Monday, December 27, 2010

Having "The Talk" With Your Kids

I’m helping iVillage spread the word and I want YOU to join in too!The holidays tend to bring out the me me me syndrome in our kids… Have you taken the chance to sit down and have ‘the Talk’ with your kids? Not THAT talk! The financial talk! Help your kids understand what’s most important this year, take a minute and #HaveTheTalk! Check out iVillage's 'the Talk' Facebook app for more great ideas!


Christmas can really bring out your kids' inner Grinch--I know I wanted to steal all the presents in the world for myself at a certain age--and the post-Christmas letdown they experience can be quite severe. Christmas is over, but this may be the perfect time to discuss financial matters with your kids.

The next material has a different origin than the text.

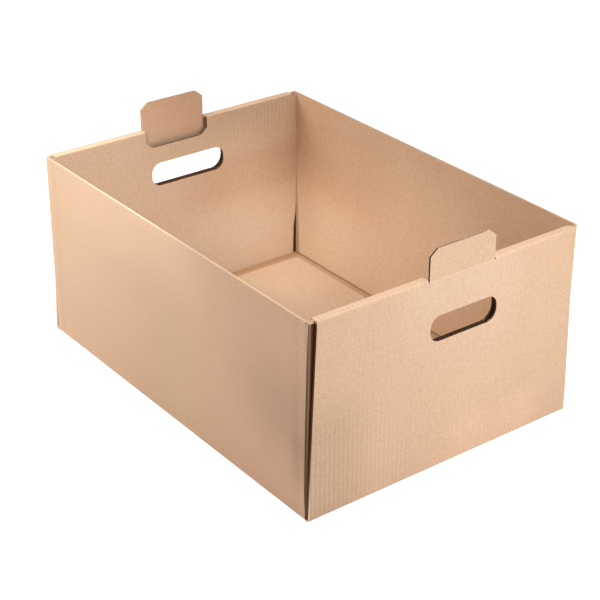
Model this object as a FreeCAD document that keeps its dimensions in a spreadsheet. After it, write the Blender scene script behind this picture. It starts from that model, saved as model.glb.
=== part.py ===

Draw your kids attention to all the toys and other gifts they've received over the years that didn't make them happy (and might not have even been as cool as they looked in the store or on TV). Highlight the methods advertisers use to make children's products seem more appealing, fun or necessary than they actually are. (To avoid adding to next year's Christmas wishlist, you could use cheesy old vintage advertisements for obsolete toys as examples--sometimes, you have to love YouTube.) Then explain how this applies to adults as well as children--that age-eradicating moisturizer or ridiculous "As Seen On TV" tomato chopper isn't going to bring meaning or fulfillment to anyone's life, but you wouldn't know that to watch the ads for them. The more kids understand about marketing and consumer capitalism (in age-appropriate terms, of course), the more likely you are to be able to get through to them when discussing financial matters. Ads work by convincing us that we need things that we don't and even when we can't afford them, and ads for children's products are some of the worst because kids aren't the ones worrying about the "afford" part. Explain to your kids what else could be accomplished with the same $19.99 their current coveted object costs. Personally, I think an allowance is a great tool to teach even small children that money isn't an unlimited commodity--if they have to spend their own money on something, they'll learn to be more careful in the future. That Christmas money from Grandma could be a great place to start as well.

1 comment:

Carissa(GoodNCrazy) said...

I totally had several convos with my kids when they were little about how commercials are MARKETING! Luv your post! Good luck!